Thomas A. Dorsey, the gifted songwriter who wrote such hymns as "Peace in the Valley" and "Take My Hand, Precious Lord," first appears here in his debut gospel recording under his full name after working as Georgia Tom in the blues arena with Tampa Red and Ma Rainey. Such famed singers as gospel shouter Mahalia Jackson and blues legend Skip James nestle close to the prisoner known only as Jimpson, the one-man band known as Stovepipe No. 1, and the powerful street preacher and singer Sister O.M. Terrell.

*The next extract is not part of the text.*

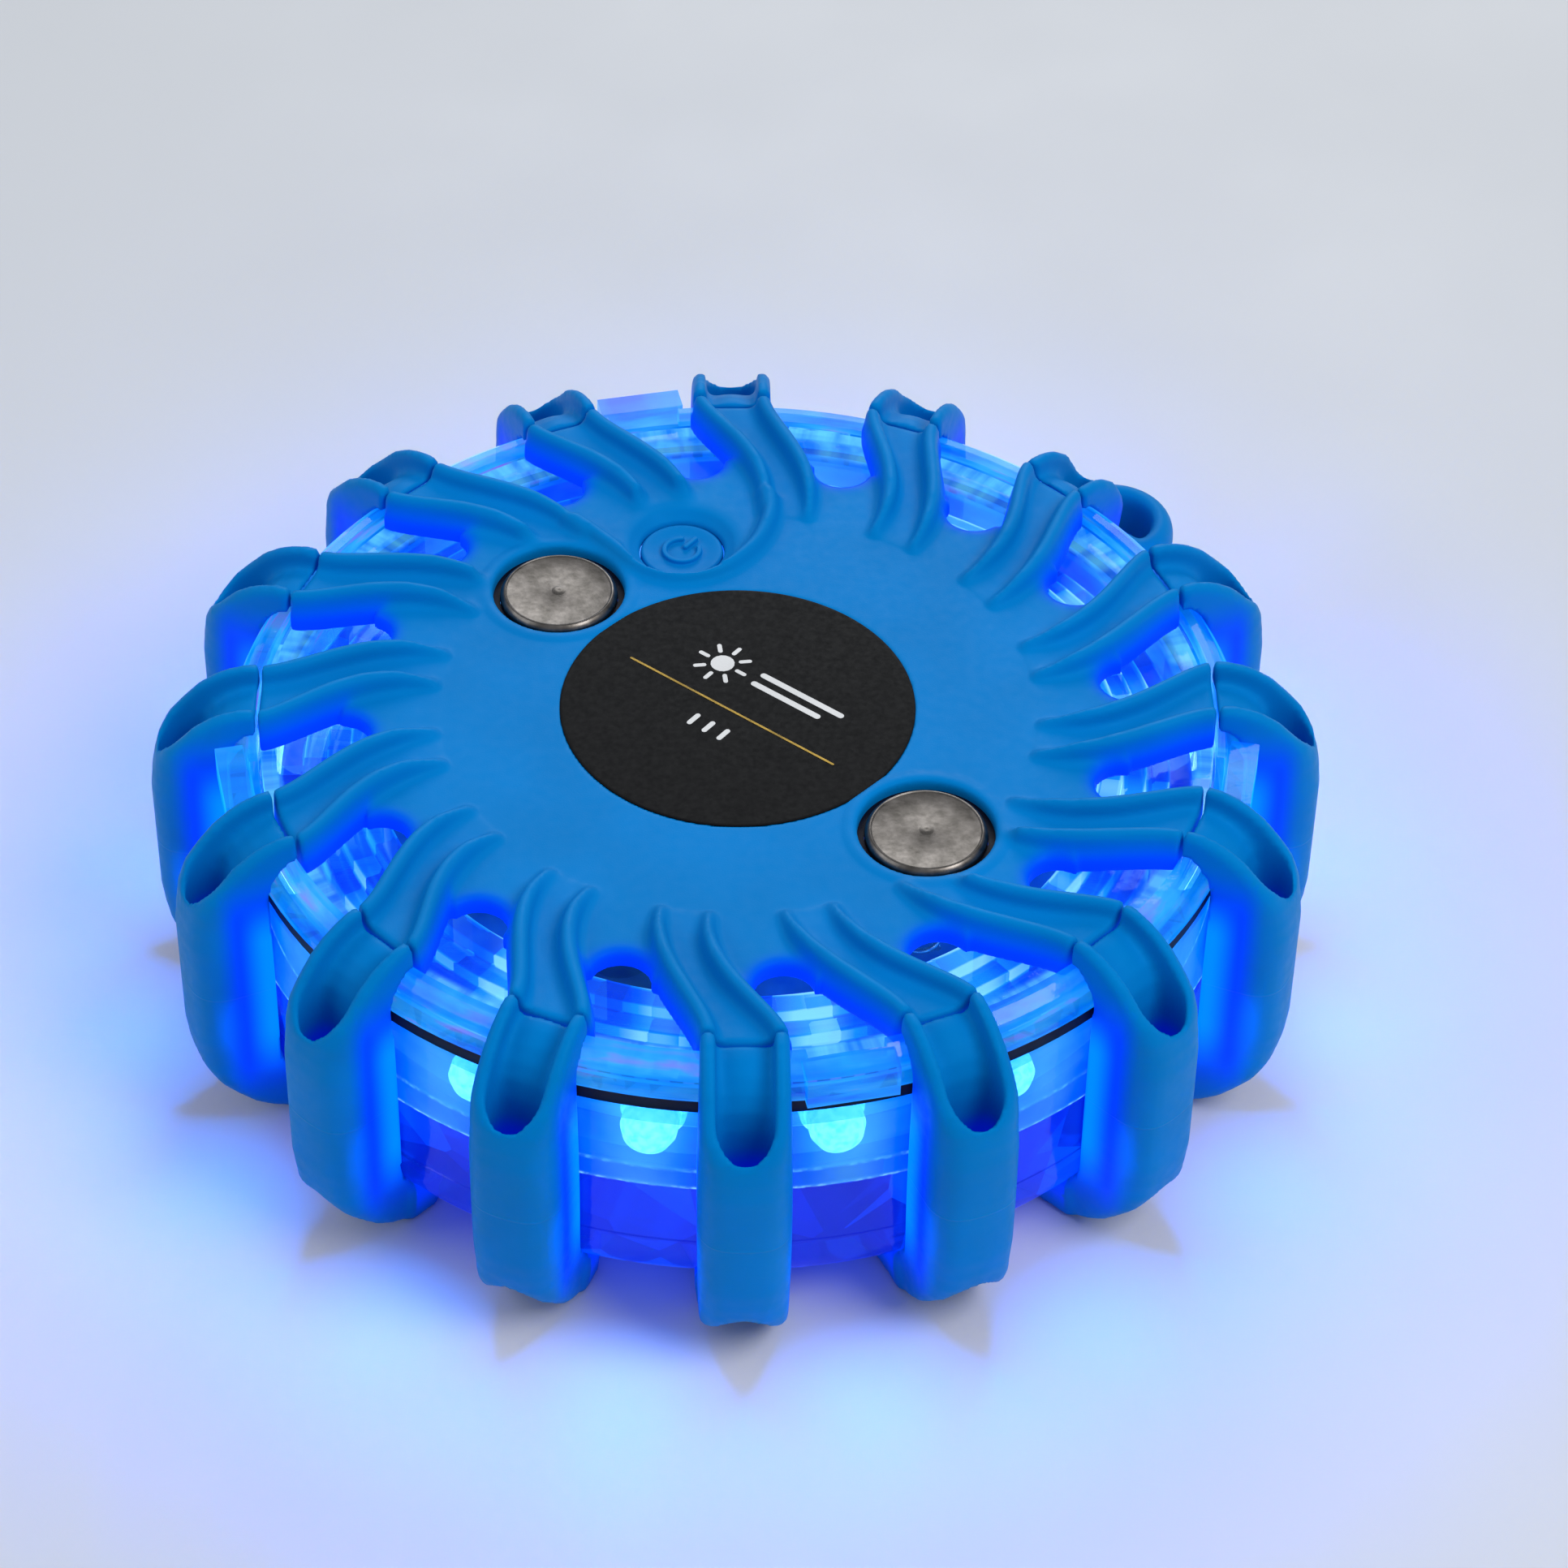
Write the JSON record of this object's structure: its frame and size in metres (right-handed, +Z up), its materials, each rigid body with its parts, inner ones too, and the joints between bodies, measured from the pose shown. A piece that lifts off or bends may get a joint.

Early radio broadcasts by the Louvin Brothers, Stanley Brothers, and Flatt & Scruggs and the Foggy Mountain Boys show their strong gospel influences. Hank Williams' "I'll Have a New Body" from his Health and Happiness Show radio program from 1949 has a vibrant, luminous quality missing from his later work. Then just on the verge of stardom, Williams was also just three years away from an early and tragic death that would end a tortured life. Throughout his short career, Williams devoted mush attention to gospel songs and in "New Body" sang, "I'll have a new body/Praise the Lord, I'll have a new life/No more pain, worry, sorrow in this wicked world of sin." His intensity made it a great, listenable song.

As Dick Spottswood points out in his liner notes, Martin Luther almost 500 years ago told church songwriters "not to let the Devil keep all the good tunes."